OFCOM yayın içerikleri ve sponsorluk anlaşmaları arasındaki ilişkinin daha iyi anlaşılabilmesi için BBC'den programlara sponsor olan kişi ve kuruluşların isimlerinin neden jenerikte belirtilmediğinin açıklanmasını istemişti. BBC'nin programlara maddi katkıda bulunan sponsorlara "teşekkür" kısmında yer verildiğini belirtmesine rağmen kurum bunun "yeterli olmadığı" savunmuştu.
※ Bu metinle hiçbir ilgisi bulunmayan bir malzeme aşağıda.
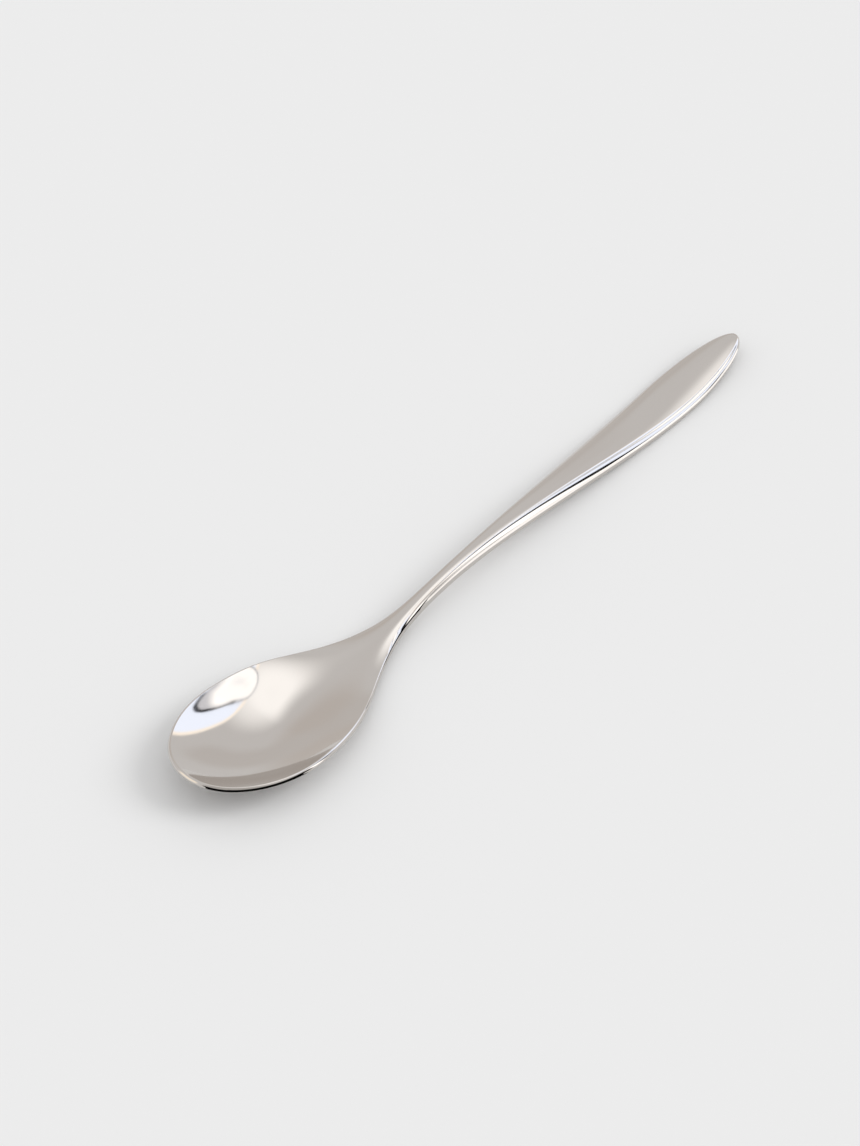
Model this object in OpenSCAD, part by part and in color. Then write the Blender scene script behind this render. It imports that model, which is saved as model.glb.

Yaklaşık dört yıl önce İngiltere'nin önde gelen gazetelerinden Independent, BBC'nin FBC isimli medya şirketinden 1 sterlin gibi sembolik ödemeler karşılığında içerik satın alarak yayınladığını fakat bu programların aslında 17 milyon sterline kadar ulaşabilen bedellerle bazı kamu kuruluşları ve şirketler tarafından sipariş edilerek hazırlandığını öne sürmüştü. Gazete, programlarda sponsorluk ilişkisine ve yapılan ödemeye ilişkin herhangi bir bilginin de jeneriklerde yer almadığını vurgulamıştı.